One thing is certain: as he begins to observe David Cameron in his new life as columnist, his views and his judgements will be well known to Rupert Murdoch. While the jibe that he was Murdoch's hatchet man was made in Australia a long time ago, the two men do talk and Kavanagh's views are trusted.

It was a trust built up over time. "Everything for me has been incremental. I start off doing a story and then another story and then another. Stories come and stories go but somewhere gradually I guess I was building up some sort of credit rating," he says.

The relationship with Murdoch is more than reciprocated. The chairman of News Corporation, he says, is not only a businessman with a triple A rating but one who has never been given sufficient credit in the UK for his achievements.
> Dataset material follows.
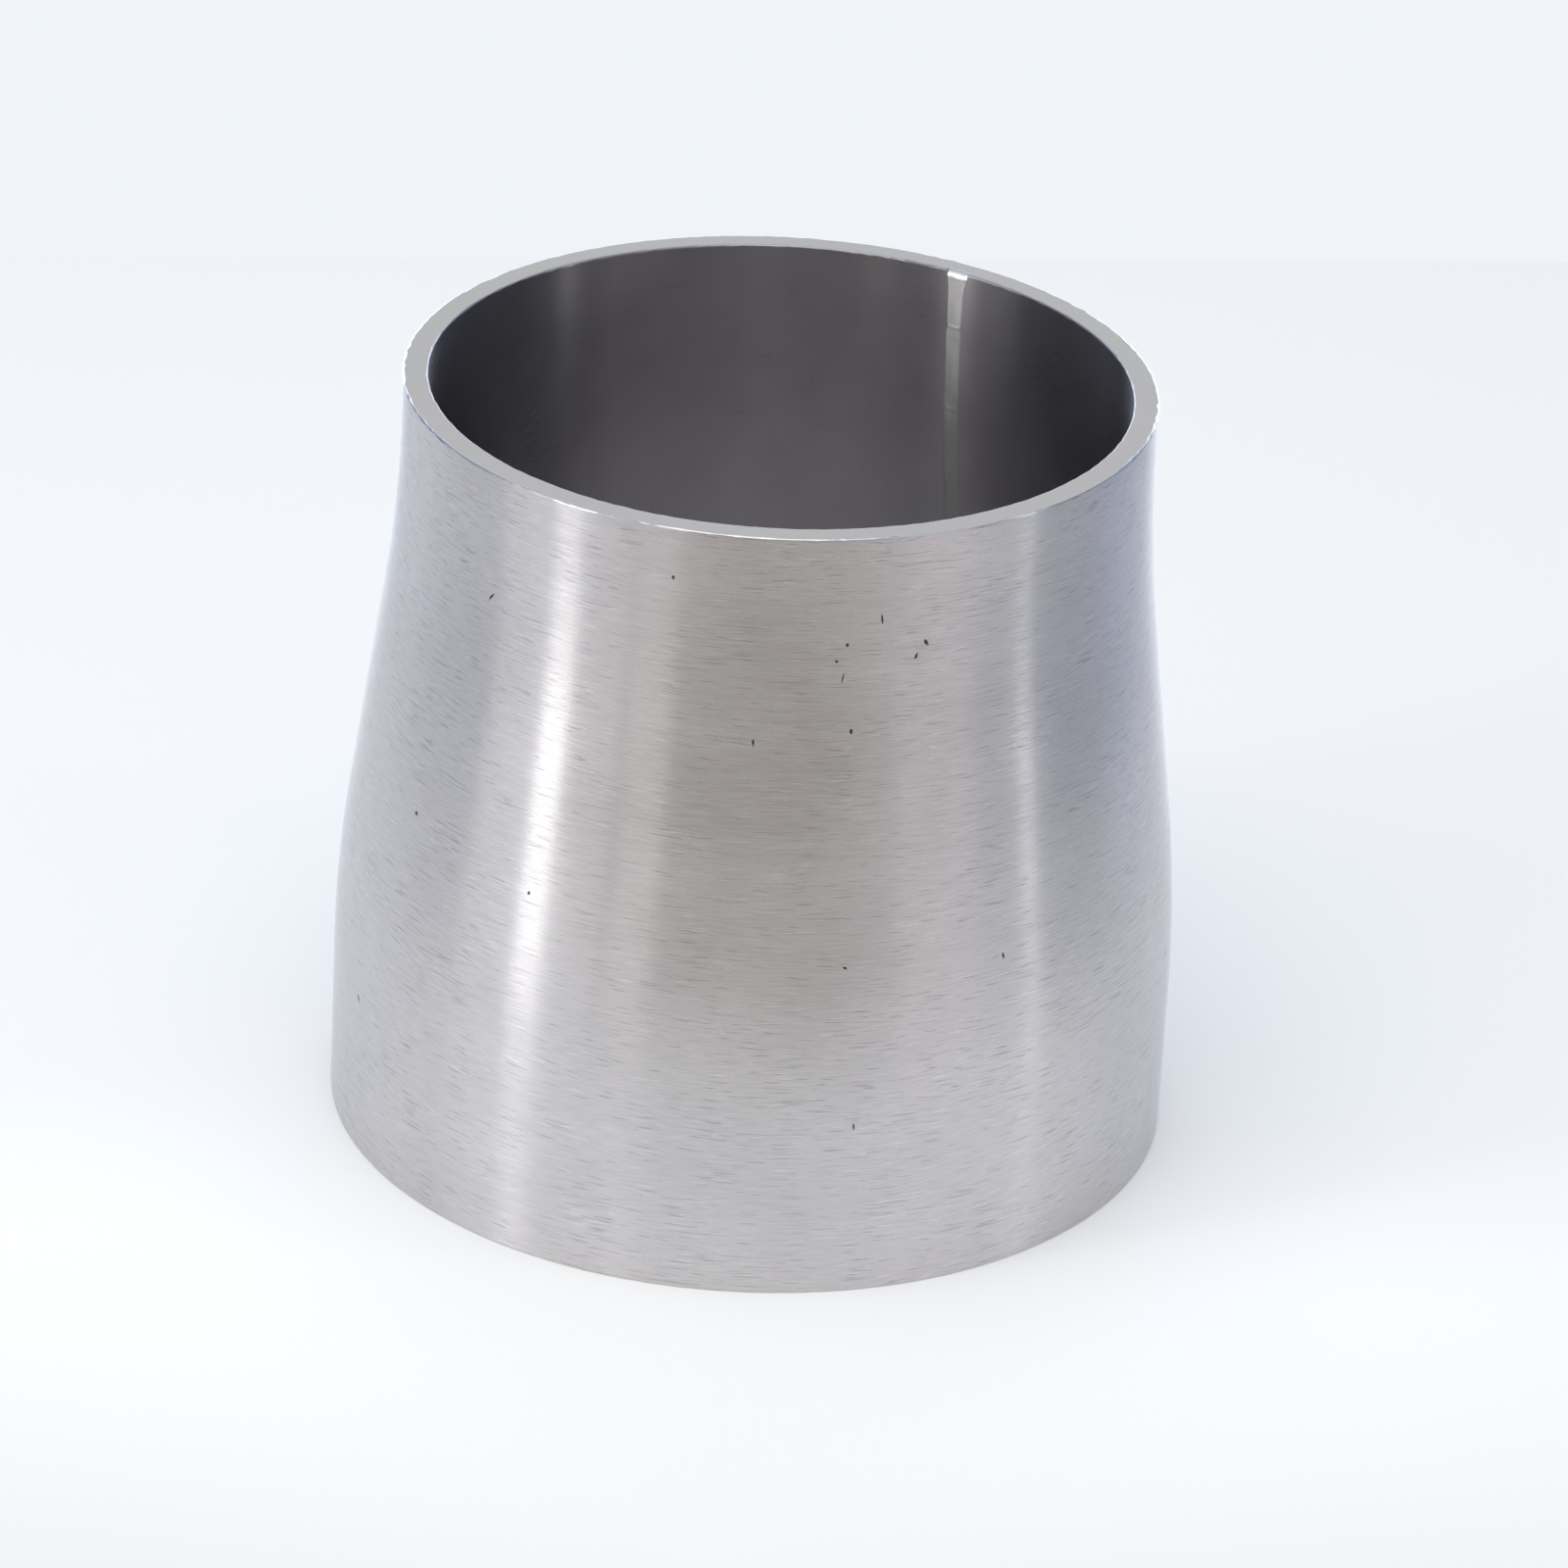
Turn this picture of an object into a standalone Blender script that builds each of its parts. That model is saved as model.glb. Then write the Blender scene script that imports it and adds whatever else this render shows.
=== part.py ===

"He is a guy who has created huge numbers of jobs in this wonderful industry. We would not have as many newspapers today if it wasn't for Wapping," says Kavanagh, who went to work on the Surrey Mirror only after the chief constable of Surrey had turned him down for a job as a policeman.

What will the future hold now for Trevor Kavanagh? He is certain only that he does not want to be like Lord Deedes, writing in his 90s. "Frankly I feel I have done pretty well. I am not aiming for anything but then I never have particularly," he says.